EXERCISE DESCRIPTION: Write the material out again exactly.

SOURCE EXCERPT:
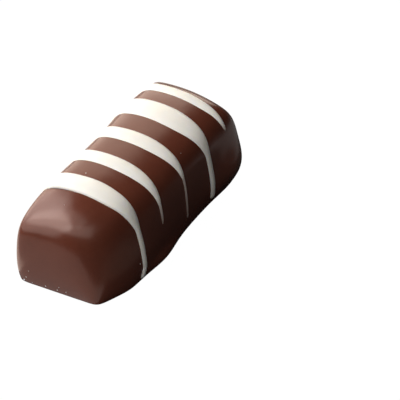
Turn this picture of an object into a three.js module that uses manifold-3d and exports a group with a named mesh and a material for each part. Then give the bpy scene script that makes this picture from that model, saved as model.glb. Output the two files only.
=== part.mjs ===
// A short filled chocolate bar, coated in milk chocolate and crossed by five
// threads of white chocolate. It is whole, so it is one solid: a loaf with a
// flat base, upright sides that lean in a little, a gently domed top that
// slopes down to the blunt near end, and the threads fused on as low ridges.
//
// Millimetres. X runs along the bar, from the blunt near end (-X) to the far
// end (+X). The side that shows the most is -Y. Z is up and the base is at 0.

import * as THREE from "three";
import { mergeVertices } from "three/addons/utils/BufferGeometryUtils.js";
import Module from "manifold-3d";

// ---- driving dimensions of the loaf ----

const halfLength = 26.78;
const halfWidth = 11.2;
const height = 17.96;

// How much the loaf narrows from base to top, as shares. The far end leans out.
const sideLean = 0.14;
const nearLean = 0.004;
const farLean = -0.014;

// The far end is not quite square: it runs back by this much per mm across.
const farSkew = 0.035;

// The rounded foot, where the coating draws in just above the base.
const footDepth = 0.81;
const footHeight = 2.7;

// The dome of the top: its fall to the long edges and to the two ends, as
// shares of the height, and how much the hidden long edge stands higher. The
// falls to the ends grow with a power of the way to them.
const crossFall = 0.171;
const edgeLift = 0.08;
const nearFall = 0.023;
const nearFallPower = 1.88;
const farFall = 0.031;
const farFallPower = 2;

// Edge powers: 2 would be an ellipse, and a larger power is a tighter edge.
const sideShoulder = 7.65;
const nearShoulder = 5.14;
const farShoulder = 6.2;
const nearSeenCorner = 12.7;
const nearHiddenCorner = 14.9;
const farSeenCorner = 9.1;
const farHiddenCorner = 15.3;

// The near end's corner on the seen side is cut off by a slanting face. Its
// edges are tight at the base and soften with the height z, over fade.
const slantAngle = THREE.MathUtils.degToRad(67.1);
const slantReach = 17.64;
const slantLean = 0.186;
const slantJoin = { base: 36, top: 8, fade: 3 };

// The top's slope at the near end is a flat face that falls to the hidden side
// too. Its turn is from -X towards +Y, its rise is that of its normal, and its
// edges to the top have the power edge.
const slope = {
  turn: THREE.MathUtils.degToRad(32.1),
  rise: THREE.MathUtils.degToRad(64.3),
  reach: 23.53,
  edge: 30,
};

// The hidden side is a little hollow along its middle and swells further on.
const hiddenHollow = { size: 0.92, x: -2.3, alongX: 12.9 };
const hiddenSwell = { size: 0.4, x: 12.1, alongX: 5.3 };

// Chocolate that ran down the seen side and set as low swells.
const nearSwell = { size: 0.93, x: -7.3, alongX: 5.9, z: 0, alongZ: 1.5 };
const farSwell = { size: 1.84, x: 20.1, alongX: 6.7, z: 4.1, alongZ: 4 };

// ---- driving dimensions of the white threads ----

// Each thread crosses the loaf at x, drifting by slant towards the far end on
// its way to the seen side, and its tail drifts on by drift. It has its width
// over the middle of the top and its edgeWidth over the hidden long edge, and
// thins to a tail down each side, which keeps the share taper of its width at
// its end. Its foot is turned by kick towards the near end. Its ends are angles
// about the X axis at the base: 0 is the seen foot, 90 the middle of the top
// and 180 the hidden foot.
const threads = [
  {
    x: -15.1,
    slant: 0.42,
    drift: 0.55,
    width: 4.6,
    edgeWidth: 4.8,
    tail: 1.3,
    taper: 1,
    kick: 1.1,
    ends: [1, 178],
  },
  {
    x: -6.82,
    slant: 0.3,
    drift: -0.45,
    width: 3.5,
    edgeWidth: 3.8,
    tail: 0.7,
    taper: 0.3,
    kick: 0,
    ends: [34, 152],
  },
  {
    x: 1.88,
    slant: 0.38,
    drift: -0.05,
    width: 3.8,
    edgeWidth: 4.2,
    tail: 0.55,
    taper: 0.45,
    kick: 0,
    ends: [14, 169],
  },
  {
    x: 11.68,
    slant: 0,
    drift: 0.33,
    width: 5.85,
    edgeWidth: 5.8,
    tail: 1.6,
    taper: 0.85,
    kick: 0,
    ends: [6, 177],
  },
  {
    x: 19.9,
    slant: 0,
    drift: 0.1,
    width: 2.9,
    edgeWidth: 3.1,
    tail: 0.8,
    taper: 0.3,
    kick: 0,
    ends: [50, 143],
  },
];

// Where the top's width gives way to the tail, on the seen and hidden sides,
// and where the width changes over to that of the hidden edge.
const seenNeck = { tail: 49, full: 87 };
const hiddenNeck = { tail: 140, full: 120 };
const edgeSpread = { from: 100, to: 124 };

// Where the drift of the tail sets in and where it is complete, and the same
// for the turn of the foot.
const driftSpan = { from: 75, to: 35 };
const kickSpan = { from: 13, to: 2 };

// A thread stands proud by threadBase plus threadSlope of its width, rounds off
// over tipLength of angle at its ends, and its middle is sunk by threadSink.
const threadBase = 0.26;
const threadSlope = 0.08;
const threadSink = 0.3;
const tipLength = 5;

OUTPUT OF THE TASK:
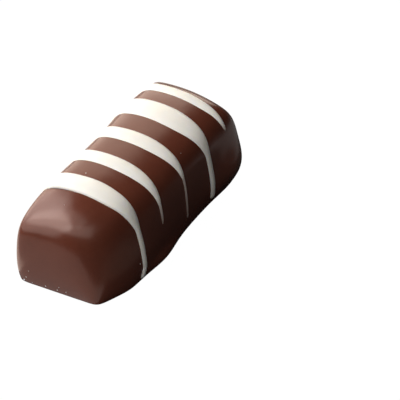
Turn this picture of an object into a three.js module that uses manifold-3d and exports a group with a named mesh and a material for each part. Then give the bpy scene script that makes this picture from that model, saved as model.glb. Output the two files only.
=== part.mjs ===
// A short filled chocolate bar, coated in milk chocolate and crossed by five
// threads of white chocolate. It is whole, so it is one solid: a loaf with a
// flat base, upright sides that lean in a little, a gently domed top that
// slopes down to the blunt near end, and the threads fused on as low ridges.
//
// Millimetres. X runs along the bar, from the blunt near end (-X) to the far
// end (+X). The side that shows the most is -Y. Z is up and the base is at 0.

import * as THREE from "three";
import { mergeVertices } from "three/addons/utils/BufferGeometryUtils.js";
import Module from "manifold-3d";

// ---- driving dimensions of the loaf ----

const halfLength = 26.78;
const halfWidth = 11.2;
const height = 17.96;

// How much the loaf narrows from base to top, as shares. The far end leans out.
const sideLean = 0.14;
const nearLean = 0.004;
const farLean = -0.014;

// The far end is not quite square: it runs back by this much per mm across.
const farSkew = 0.035;

// The rounded foot, where the coating draws in just above the base.
const footDepth = 0.81;
const footHeight = 2.7;

// The dome of the top: its fall to the long edges and to the two ends, as
// shares of the height, and how much the hidden long edge stands higher. The
// falls to the ends grow with a power of the way to them.
const crossFall = 0.171;
const edgeLift = 0.08;
const nearFall = 0.023;
const nearFallPower = 1.88;
const farFall = 0.031;
const farFallPower = 2;

// Edge powers: 2 would be an ellipse, and a larger power is a tighter edge.
const sideShoulder = 7.65;
const nearShoulder = 5.14;
const farShoulder = 6.2;
const nearSeenCorner = 12.7;
const nearHiddenCorner = 14.9;
const farSeenCorner = 9.1;
const farHiddenCorner = 15.3;

// The near end's corner on the seen side is cut off by a slanting face. Its
// edges are tight at the base and soften with the height z, over fade.
const slantAngle = THREE.MathUtils.degToRad(67.1);
const slantReach = 17.64;
const slantLean = 0.186;
const slantJoin = { base: 36, top: 8, fade: 3 };

// The top's slope at the near end is a flat face that falls to the hidden side
// too. Its turn is from -X towards +Y, its rise is that of its normal, and its
// edges to the top have the power edge.
const slope = {
  turn: THREE.MathUtils.degToRad(32.1),
  rise: THREE.MathUtils.degToRad(64.3),
  reach: 23.53,
  edge: 30,
};

// The hidden side is a little hollow along its middle and swells further on.
const hiddenHollow = { size: 0.92, x: -2.3, alongX: 12.9 };
const hiddenSwell = { size: 0.4, x: 12.1, alongX: 5.3 };

// Chocolate that ran down the seen side and set as low swells.
const nearSwell = { size: 0.93, x: -7.3, alongX: 5.9, z: 0, alongZ: 1.5 };
const farSwell = { size: 1.84, x: 20.1, alongX: 6.7, z: 4.1, alongZ: 4 };

// ---- driving dimensions of the white threads ----

// Each thread crosses the loaf at x, drifting by slant towards the far end on
// its way to the seen side, and its tail drifts on by drift. It has its width
// over the middle of the top and its edgeWidth over the hidden long edge, and
// thins to a tail down each side, which keeps the share taper of its width at
// its end. Its foot is turned by kick towards the near end. Its ends are angles
// about the X axis at the base: 0 is the seen foot, 90 the middle of the top
// and 180 the hidden foot.
const threads = [
  {
    x: -15.1,
    slant: 0.42,
    drift: 0.55,
    width: 4.6,
    edgeWidth: 4.8,
    tail: 1.3,
    taper: 1,
    kick: 1.1,
    ends: [1, 178],
  },
  {
    x: -6.82,
    slant: 0.3,
    drift: -0.45,
    width: 3.5,
    edgeWidth: 3.8,
    tail: 0.7,
    taper: 0.3,
    kick: 0,
    ends: [34, 152],
  },
  {
    x: 1.88,
    slant: 0.38,
    drift: -0.05,
    width: 3.8,
    edgeWidth: 4.2,
    tail: 0.55,
    taper: 0.45,
    kick: 0,
    ends: [14, 169],
  },
  {
    x: 11.68,
    slant: 0,
    drift: 0.33,
    width: 5.85,
    edgeWidth: 5.8,
    tail: 1.6,
    taper: 0.85,
    kick: 0,
    ends: [6, 177],
  },
  {
    x: 19.9,
    slant: 0,
    drift: 0.1,
    width: 2.9,
    edgeWidth: 3.1,
    tail: 0.8,
    taper: 0.3,
    kick: 0,
    ends: [50, 143],
  },
];

// Where the top's width gives way to the tail, on the seen and hidden sides,
// and where the width changes over to that of the hidden edge.
const seenNeck = { tail: 49, full: 87 };
const hiddenNeck = { tail: 140, full: 120 };
const edgeSpread = { from: 100, to: 124 };

// Where the drift of the tail sets in and where it is complete, and the same
// for the turn of the foot.
const driftSpan = { from: 75, to: 35 };
const kickSpan = { from: 13, to: 2 };

// A thread stands proud by threadBase plus threadSlope of its width, rounds off
// over tipLength of angle at its ends, and its middle is sunk by threadSink.
const threadBase = 0.26;
const threadSlope = 0.08;
const threadSink = 0.3;
const tipLength = 5;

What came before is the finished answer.